Goran Dragic, a name that will live on in infamy...at least in my NBA 2K14 association. |
I was at the top of my game. I had led my ragtag team composed of Goran Dragic, Klay Thompson, Harrison Barnes, and Blake Griffin to the NBA Finals. It was a tough road, with three seven game series, including the Finals. All this despite the face that, at the beginning of the year, we were pegged as a borderline playoff team at best, and a lottery squad at worst.
What allowed us to make it so far? My "big three,"
so to speak, composed of Dragic, Thompson, and Griffin,
played out of their goddamn minds. All three were in the top ten in terms of
playoff statistics for PER and Efficiency ratings, and the trio combined for
over seventy points a game. They were nowhere near that amazing during the season.

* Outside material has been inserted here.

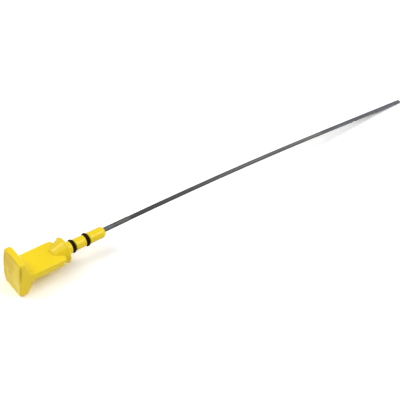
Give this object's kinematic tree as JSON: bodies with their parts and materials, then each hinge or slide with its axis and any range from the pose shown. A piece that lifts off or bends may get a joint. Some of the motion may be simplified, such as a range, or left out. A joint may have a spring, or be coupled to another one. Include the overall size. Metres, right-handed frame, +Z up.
{
  "type": "engine oil dipstick",
  "caption": "Engine oil dipstick: a moulded pull handle, a stem with rubber seal rings that plugs the guide tube, and a long bowed steel rod with a flat measuring blade.",
  "frame": {"origin": "centre of the flange's seating face, on the axis of the stem", "axes": "+X along the stem towards the measuring blade, Y across the web, +Z up from the floor the stick lies on"},
  "size_m": [0.6066, 0.0294, 0.0456],
  "materials": {
    "yellow_plastic": "smooth moulded, slightly glossy",
    "black_rubber": "satin black rubber",
    "rod_steel": "dull drawn spring steel"
  },
  "bodies": {
    "root": {"handle": "yellow_plastic", "upper_seal": "black_rubber", "lower_seal": "black_rubber", "rod": "rod_steel"}
  },
  "joints": []
}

While Blake beasted down low, Dragic and Thompson rained down threes from
outside, shooting at such a high percentage that I'm sure my competition
thought I was playing with cheats.
With these three firing on all cylinders, I won the 2015 NBA
Championship. It was touch and go for a while, but it was almost an inevitability
that I would win due to both my mad 2K skills and the ridiculous performances
of the D/T/G trifecta.
The offseason went spectacularly, to say the least. I
retained my coach, all my key players, and had enough cap room to sign an
impact player: none other than Kobe
freaking Bryant. Now 37 years old, the Black Mamba could still average a cool 20/5/5 without breaking a sweat, and
I'd inked him to a multi-year deal at a very reasonable rate.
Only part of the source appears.